Records that describe objects
::::::
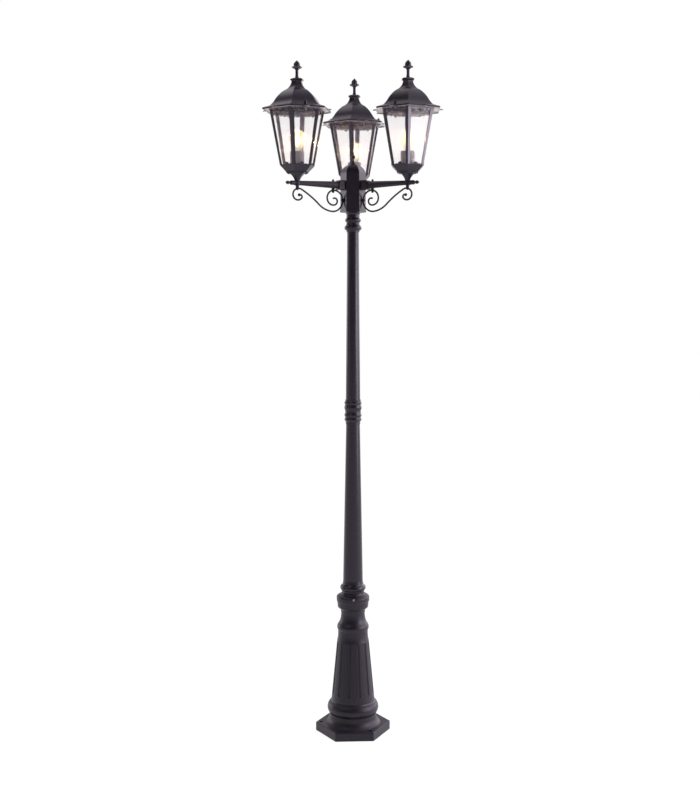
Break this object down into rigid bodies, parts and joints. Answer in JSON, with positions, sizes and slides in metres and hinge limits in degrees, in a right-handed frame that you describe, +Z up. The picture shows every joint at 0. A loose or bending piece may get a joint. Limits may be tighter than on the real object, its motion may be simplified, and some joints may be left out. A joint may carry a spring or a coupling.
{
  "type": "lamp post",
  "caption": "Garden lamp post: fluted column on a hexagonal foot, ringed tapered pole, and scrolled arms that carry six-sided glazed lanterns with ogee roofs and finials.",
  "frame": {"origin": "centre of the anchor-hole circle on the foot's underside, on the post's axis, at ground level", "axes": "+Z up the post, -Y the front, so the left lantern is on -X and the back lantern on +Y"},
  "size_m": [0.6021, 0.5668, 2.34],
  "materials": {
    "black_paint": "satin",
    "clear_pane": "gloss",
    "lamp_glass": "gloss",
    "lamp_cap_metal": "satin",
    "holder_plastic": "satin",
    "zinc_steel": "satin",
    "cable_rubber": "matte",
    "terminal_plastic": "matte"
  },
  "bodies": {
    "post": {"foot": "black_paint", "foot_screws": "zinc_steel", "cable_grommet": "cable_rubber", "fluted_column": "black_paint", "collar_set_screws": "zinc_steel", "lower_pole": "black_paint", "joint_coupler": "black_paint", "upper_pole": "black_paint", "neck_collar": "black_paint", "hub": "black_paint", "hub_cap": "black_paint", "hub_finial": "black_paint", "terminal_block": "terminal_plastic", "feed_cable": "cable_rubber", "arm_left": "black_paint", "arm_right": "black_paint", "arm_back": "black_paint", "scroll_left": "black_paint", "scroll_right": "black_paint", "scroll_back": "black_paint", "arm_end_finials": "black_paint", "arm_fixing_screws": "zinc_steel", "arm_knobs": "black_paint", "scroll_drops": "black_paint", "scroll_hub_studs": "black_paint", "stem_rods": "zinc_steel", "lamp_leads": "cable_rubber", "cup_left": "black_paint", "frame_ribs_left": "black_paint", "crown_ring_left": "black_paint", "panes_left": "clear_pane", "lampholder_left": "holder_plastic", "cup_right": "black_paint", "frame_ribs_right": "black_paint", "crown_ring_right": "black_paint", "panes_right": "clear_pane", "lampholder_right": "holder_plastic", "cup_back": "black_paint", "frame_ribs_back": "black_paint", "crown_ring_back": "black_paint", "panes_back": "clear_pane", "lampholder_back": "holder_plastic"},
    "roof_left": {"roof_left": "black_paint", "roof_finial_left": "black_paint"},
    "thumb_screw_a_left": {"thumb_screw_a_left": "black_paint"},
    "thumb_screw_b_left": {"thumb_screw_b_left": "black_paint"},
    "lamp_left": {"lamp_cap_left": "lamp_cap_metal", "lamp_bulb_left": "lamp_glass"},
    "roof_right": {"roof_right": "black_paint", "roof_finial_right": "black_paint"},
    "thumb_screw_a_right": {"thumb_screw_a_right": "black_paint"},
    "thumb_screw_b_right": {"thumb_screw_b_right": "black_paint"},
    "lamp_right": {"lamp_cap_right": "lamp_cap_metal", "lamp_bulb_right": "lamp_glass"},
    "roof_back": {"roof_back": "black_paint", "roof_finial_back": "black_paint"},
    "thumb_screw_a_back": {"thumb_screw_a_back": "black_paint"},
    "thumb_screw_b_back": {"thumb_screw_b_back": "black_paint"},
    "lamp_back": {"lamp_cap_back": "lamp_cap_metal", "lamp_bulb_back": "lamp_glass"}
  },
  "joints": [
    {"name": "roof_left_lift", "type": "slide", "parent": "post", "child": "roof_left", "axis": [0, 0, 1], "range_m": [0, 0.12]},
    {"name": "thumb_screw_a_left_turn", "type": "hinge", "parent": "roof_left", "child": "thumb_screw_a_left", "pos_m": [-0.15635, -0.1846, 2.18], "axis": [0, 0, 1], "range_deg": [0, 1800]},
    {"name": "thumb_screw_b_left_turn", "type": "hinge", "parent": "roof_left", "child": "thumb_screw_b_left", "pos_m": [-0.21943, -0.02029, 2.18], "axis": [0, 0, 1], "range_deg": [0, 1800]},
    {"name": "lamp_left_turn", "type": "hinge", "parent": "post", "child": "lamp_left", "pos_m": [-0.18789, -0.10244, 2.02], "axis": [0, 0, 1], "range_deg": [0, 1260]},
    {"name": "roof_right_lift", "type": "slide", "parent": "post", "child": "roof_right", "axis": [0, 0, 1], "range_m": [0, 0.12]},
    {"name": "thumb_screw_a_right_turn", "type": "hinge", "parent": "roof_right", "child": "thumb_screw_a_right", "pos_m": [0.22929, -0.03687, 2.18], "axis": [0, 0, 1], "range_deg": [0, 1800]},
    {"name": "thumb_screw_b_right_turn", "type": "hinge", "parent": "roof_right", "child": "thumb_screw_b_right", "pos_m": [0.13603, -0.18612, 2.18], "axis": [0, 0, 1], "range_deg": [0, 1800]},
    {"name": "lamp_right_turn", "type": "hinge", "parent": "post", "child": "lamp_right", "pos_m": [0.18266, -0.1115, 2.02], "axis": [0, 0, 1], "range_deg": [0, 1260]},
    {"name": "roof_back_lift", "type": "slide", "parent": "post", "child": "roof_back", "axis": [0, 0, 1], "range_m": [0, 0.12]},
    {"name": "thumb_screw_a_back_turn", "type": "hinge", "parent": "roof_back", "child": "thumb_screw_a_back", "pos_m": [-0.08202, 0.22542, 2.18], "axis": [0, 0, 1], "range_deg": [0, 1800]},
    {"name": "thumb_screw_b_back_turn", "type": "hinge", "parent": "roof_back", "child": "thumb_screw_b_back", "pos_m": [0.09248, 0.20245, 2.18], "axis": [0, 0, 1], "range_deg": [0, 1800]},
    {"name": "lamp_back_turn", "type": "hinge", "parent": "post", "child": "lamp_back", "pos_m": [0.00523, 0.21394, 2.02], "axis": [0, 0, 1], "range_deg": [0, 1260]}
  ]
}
::::::
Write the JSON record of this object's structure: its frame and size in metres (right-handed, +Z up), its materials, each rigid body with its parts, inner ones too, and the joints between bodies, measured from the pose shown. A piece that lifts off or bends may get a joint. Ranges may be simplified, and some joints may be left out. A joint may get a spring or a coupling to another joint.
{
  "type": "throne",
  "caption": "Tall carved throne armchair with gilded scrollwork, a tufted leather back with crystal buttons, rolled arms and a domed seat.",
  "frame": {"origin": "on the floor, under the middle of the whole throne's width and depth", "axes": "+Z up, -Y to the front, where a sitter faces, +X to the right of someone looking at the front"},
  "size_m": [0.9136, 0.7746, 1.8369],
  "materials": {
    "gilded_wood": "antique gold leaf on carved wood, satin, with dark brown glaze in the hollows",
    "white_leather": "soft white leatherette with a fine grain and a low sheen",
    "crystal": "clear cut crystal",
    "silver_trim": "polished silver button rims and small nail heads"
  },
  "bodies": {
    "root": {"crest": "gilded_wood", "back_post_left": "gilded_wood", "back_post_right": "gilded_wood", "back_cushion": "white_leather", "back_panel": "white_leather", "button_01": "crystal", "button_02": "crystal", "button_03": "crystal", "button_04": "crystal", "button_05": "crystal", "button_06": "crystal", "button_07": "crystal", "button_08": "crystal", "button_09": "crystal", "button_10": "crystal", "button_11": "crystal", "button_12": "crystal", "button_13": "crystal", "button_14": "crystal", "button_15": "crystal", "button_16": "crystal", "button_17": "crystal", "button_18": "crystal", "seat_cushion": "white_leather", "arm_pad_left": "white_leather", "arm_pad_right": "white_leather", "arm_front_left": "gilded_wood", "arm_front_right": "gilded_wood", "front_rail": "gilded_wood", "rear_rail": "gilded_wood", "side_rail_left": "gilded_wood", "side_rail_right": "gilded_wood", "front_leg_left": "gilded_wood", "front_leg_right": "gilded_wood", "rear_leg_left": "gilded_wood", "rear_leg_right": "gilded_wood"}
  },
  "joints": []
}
::::::
Set problem: Using the listing above, show every line that includes the string "metres".

Exercise answer:
Break this object down into rigid bodies, parts and joints. Answer in JSON, with positions, sizes and slides in metres and hinge limits in degrees, in a right-handed frame that you describe, +Z up. The picture shows every joint at 0. A loose or bending piece may get a joint. Limits may be tighter than on the real object, its motion may be simplified, and some joints may be left out. A joint may carry a spring or a coupling.
Write the JSON record of this object's structure: its frame and size in metres (right-handed, +Z up), its materials, each rigid body with its parts, inner ones too, and the joints between bodies, measured from the pose shown. A piece that lifts off or bends may get a joint. Ranges may be simplified, and some joints may be left out. A joint may get a spring or a coupling to another joint.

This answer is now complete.